Mergers of state owned banks, carried out for their own sake, will not result in favorable conditions and operating synergies. We must do more than advocate mergers. An even more importan consideration is how the banks will be operated following the mergers. We must create a new method of operations for state owned banking organizations.
The chairman said state owned bank mergers require separate management and ownership. We agree. We need a flexible pay system for individuals with talent, and other measures. Senior management salaries in state owned financial institutions are restricted. Their pay may not exceed ministerial level salaries in government agencies. This lack of flexibility in regional financial institutions makes it difficult to attract effective, high-quality senior managers. The defects in the system must be addressed. Take operations. Policies must be market-oriented and consider costs. The government must budget for this. Only then will the costs and benefits of state owned banks be apparent. Accounting must be clear. Rewards and punishments must relate to job performance. Only then will company performance improve.

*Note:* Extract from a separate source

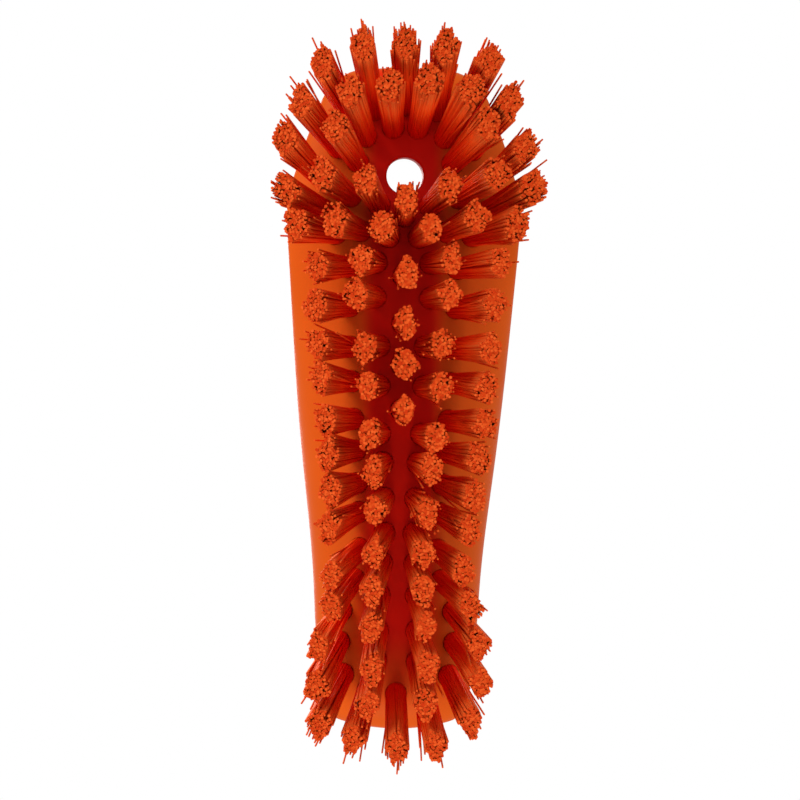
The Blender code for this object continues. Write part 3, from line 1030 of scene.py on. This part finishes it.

A more fundamental problem is the assignment of chairmen. In the past state owned bank chairman appointments were based on seniority. If one was old enough and if one's resume included the Treasury or FSC. one could become a bank chairman. The appointment would be based on "can't go wrong" considerations. It would value a highly cooperative attitude in policy execution. Avoiding corruption would be a high priority. Seldom would a candidate be creative or make any substantive contribution to the industry. Future appointments should not be political rewards. They should be based on professionalism. Job evaluations for employees of state owned banks should also consider this. Let the concept of state owned private banks be fully implemented. When the government shackles are reduced, business management flexibility will increase. State owned banks will no longer seek only market share. They will no longer engage in price cutting. And they will no longer have excuses for inferior performance.

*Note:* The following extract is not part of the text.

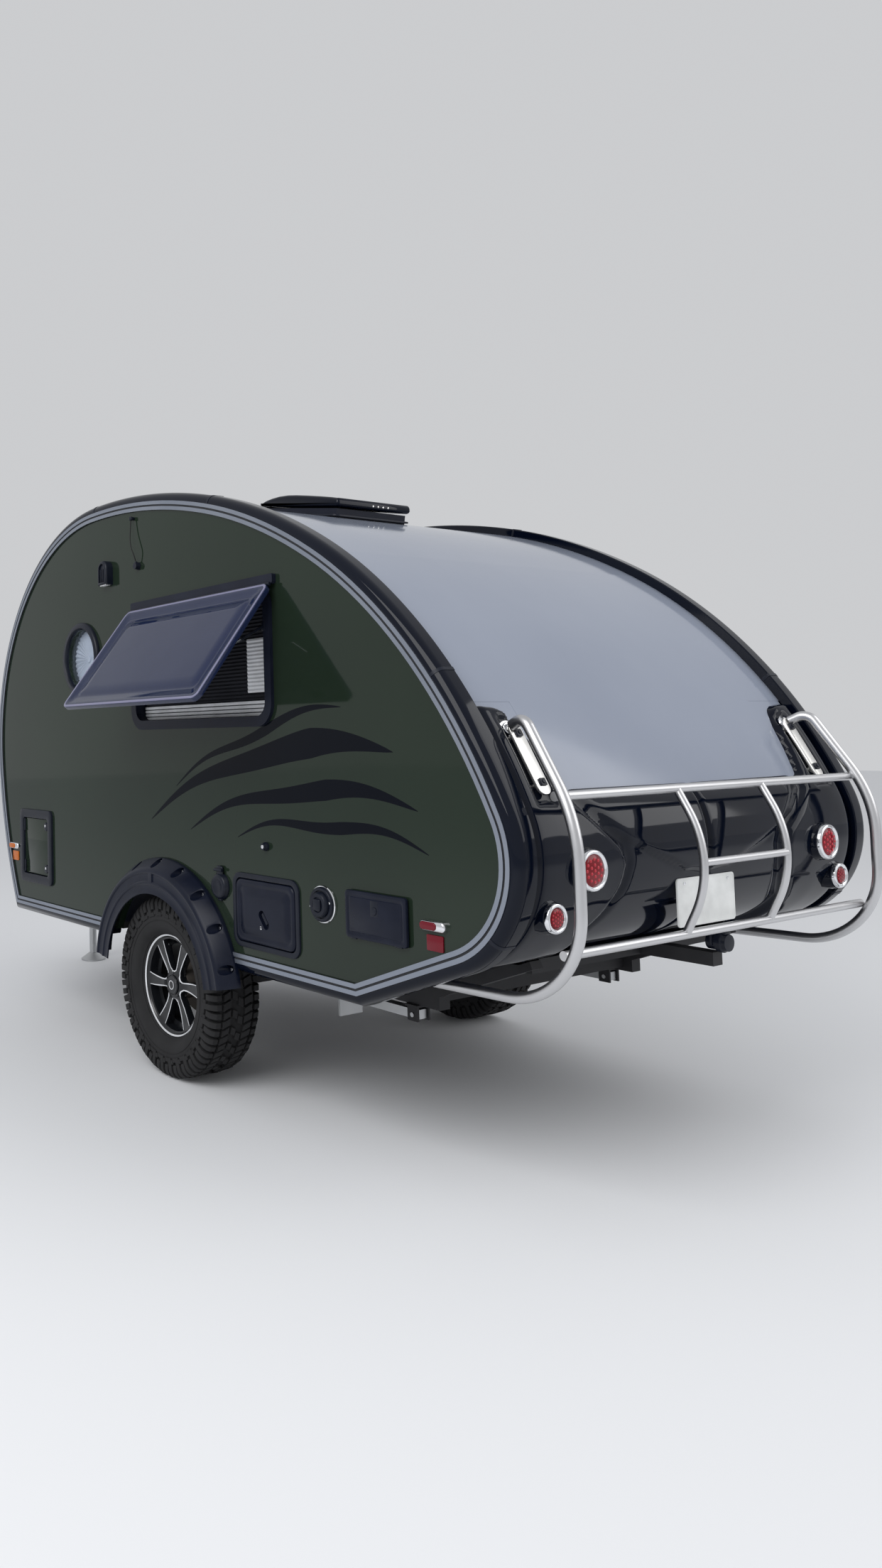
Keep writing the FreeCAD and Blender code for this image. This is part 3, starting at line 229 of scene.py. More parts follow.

Banks should emulate the corporate governance policy of Singapore's state owned Temasek Holdings. Temasek is 100% owned by the Singaporean government. Its fiscal year ended on March 31, 2013. The group's investment portfolio was worth $169 billion. It full-year earnings were $8.3 billion. Shareholders received returns of up to 8.9%. How did it achieve this performance? Temasek is an independently operated investment company. The government assigns a treasury official as director. But he does not interfere with business operations. The board is not involved in the daily operations of the company. It merely expects management to evince good conduct. detailed monitoring, regulatory compliance, and risk management. Its manager are recruited from all ogver the globe, from world-class financial institutions such as HSBC, Citigroup, and American Express. It hires financial professionals and experts familiar with the different sectors of the investment environment. As a result their performance is outstanding.

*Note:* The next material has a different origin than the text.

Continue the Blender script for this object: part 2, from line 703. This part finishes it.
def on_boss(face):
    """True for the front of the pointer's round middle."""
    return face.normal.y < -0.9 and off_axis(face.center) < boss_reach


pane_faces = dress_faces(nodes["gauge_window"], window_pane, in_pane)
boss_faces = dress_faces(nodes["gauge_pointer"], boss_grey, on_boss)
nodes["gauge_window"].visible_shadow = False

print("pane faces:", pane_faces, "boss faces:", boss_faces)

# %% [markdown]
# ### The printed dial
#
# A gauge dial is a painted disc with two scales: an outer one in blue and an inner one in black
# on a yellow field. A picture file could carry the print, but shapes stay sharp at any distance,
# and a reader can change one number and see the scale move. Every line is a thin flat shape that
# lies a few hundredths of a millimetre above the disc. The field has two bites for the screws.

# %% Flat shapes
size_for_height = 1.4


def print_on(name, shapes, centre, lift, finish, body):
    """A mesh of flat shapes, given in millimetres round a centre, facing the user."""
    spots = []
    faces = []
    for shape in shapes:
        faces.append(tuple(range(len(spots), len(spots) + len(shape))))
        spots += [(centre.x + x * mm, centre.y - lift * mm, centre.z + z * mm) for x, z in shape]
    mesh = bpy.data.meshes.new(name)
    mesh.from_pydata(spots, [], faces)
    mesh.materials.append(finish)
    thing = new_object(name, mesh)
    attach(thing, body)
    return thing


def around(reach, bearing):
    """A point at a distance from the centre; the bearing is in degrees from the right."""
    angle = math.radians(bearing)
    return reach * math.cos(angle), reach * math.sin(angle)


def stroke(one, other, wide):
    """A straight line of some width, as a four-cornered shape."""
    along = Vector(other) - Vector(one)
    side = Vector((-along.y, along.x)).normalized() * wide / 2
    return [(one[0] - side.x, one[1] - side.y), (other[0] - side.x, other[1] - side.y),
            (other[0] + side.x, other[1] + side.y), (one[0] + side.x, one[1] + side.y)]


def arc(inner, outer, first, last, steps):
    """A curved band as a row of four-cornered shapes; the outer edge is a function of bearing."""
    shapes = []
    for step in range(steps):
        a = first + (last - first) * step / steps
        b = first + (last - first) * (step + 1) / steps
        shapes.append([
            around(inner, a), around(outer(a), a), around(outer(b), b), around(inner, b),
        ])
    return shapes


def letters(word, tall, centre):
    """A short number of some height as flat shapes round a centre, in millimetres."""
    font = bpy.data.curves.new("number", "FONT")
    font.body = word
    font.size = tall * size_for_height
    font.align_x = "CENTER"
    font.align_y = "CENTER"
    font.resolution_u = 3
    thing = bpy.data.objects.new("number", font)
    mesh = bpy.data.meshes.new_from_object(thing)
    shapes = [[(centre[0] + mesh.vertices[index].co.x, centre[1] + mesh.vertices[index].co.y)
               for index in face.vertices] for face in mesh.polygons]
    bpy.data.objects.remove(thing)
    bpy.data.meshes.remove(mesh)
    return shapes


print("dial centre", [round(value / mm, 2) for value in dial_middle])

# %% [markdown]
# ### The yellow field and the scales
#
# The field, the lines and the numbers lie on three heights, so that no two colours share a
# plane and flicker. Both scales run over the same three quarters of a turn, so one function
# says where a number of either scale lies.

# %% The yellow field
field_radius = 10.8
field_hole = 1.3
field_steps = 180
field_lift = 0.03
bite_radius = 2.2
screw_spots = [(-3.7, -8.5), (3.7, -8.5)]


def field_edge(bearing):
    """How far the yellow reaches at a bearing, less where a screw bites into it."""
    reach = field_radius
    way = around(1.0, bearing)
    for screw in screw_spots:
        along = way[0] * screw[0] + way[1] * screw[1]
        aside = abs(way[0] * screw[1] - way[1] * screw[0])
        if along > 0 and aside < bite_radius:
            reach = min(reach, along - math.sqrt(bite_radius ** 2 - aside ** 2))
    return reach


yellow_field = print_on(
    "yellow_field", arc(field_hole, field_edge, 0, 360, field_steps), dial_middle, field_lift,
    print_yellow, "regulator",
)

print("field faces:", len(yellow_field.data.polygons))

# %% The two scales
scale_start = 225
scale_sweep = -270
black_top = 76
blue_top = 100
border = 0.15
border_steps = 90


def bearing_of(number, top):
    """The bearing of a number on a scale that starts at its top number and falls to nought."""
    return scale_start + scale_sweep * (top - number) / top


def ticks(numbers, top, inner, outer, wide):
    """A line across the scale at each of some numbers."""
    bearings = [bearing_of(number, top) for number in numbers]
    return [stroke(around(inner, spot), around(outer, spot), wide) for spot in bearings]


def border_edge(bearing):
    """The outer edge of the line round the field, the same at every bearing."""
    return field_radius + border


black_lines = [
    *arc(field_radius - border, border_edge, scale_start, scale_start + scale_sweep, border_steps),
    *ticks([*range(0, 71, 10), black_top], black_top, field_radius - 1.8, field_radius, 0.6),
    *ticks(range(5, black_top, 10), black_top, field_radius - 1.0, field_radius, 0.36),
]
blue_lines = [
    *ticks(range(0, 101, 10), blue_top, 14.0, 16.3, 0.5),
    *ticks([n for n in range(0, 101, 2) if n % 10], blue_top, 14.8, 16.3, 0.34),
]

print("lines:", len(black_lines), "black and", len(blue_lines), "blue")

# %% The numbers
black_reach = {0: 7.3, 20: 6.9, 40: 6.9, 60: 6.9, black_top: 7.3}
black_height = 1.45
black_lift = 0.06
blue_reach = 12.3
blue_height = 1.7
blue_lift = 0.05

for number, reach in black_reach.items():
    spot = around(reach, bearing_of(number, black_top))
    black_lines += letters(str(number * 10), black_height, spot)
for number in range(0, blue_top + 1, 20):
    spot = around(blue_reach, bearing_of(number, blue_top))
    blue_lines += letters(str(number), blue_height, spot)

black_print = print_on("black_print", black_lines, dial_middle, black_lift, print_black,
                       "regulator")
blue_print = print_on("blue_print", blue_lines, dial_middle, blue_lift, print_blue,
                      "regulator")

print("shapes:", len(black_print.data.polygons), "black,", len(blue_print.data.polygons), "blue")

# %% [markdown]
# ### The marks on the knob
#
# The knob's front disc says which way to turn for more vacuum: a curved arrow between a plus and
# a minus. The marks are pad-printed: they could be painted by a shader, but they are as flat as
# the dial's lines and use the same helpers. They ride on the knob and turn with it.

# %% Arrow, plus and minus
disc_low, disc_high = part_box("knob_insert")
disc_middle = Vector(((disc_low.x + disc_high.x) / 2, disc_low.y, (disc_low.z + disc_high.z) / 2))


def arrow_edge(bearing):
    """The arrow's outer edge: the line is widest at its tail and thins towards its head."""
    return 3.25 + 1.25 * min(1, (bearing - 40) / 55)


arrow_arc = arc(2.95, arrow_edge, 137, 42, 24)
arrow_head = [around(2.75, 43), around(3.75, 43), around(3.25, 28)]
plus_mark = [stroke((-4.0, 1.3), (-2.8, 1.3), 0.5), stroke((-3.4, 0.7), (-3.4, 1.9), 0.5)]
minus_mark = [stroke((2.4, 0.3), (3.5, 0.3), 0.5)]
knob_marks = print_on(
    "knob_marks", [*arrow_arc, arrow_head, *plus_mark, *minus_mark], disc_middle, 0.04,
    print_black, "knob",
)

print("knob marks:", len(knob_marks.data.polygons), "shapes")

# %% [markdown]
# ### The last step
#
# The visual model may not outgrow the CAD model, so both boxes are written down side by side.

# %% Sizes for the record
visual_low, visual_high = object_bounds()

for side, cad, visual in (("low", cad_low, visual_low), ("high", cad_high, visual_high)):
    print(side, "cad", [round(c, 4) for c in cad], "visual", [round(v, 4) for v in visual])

Temasek's corporate governance ensures the separation of ownership and management. It ensures high profits. This enterprise management system is worth applying to our own newly merged, state owned banking organizations.
Finally, government financial regulation must advance with the times. The way financial institutions are assessed must be reasonable. The scale of the institution must not lead to unfair treatment. We should no longer demand that "The government support the banks, and the banks support business." Everything should revert to market mechanisms. We can encourage "corporate support for employees" however, as a matter of corporate social responsibility.
When state owned banks perform well, the surplus will increase. For 100% state-owned financial institutions, the surplus should go to the treasury, to reduce the government's fiscal deficit. For listed banks, as long as earnings increase, the stock price will rise. Government-owned shares of the assets will increase. The surplus will increase. The dividends will increase. These can all be injected into the treasury.
When the mergers of state owned financial institutions are privatized, their stock performance will improve. This will reduce the the threat of foreign intervention. This will enable them to expand abroad. This will give them the opportunity to increase their profits. These are the positive results that we can expect.
The FSC wants to create model regional banks. It wants to give Taiwan's financial industry the opportunity to emerge from the doldrums and to achieve prosperity. We support the Cabinet and the FSC in their effort to promote mergers and restructuring of state owned banks.